Now that we are done with hacktoberfest, we have some experience with contributing to the open source projects. So we were tasked with make bigger contributions as opposed to random line fixes or documentations. So I started looking for issues that I thought were cool and could be done by me.

I was able to find these two issues. First step for me to do was to assess if I can complete the issue, after which I asked the maintainer to assign to issue to me. I worked on two issues the first week.

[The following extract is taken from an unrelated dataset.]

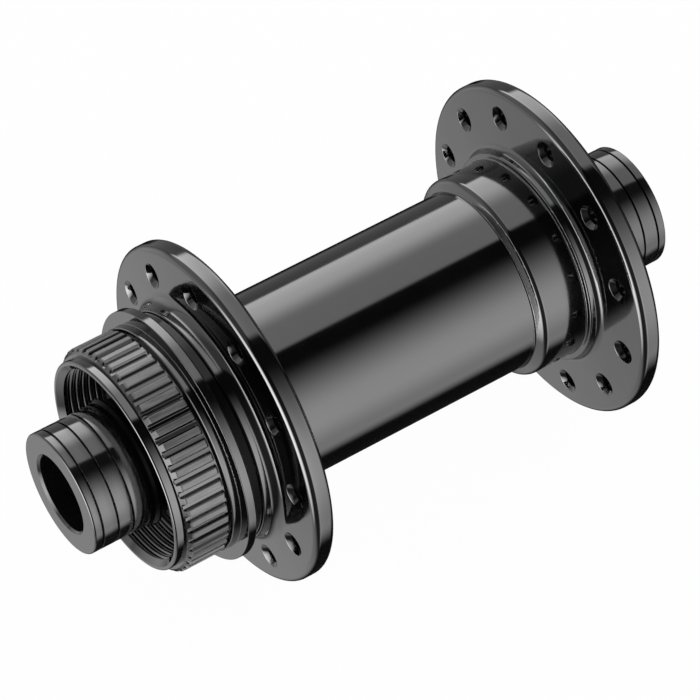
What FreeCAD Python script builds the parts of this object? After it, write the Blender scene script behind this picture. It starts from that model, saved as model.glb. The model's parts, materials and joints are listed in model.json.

Issue #1 - Youtube Chrome Extension

Well this was supposed to be an issue with some development, but it turns our what we were trying to do was not possible. I still want to take about it, because I poured a lot of hours into this. In short, the project is a chrome extension which makes your youtube experience more pleasant. I had never worked with extensions before, so there definitely a bit of a learning curve here, and a lot of the documentation was for the older manifest version which is not supported by browsers these days. The most challenging part for me was to understand the architecture of the extension and understand how my changes would fit in.
The issue was about getting the extension detect the skip button when it appears and click on it, so that we are not doing it manually. I added some javascript which would run every 5 seconds and query the DOM for the skip button and click on it. I had two problem with this:

  1. Youtube changes the class name of the skip button. So we cannot just use a const for querying the skip button.
  2. Youtube can distinguish between a user click and a click done using javascript. Additionally it blocks the latter, which made it impossible for me to implement this issue.

Issue #2 - Chat Craft

I had a lot of fun working on this issue, and learned a lot of things along the way. So Chat Craft is a web chat bot with integrations to different LLMs made specifically for programmers. My issue was to upgrade the version of the HTML renderer with the current stable version of the library we were using. The library was called @iframe-resizer/react and we were using a really old version. So was upon me to upgrade this. I started with looking at the documentation and found out that they split the code into two new packages. I installed one using pnpm i. I followed the documentation and changed the way we used the iframe.
When I started I was able to get nothing work for the first two hours no matter what. It turns out I was supposed to pass a license flag to the package which in our case was an open source license. I just ignored it when I started because I thought I will add it at the end of my programming session. When I got everything working I pushed it and made a PR.
I was told to use the child script from the package itself as opposed to hard coding it. I hardcoded it because we the script from the previous version was hard coded as well. That goes to say that the old code is not set in stone and when in doubt we should clarify with the maintainers. I added another package and uses the script from the package. Lastly, we found out that there was a lot of console spam made from the new package, which was a turn off. So now we are looking at other potential libraries for HTML parsing for react.

Conslusion.

I learned a lot of things from my two contributions this week. I started my open source journey with making documentation and small CI fixes. But now I more confident when talking to people over issue on github. I think this is just the start and I shall slowly start working on bigger and impactful issues soon.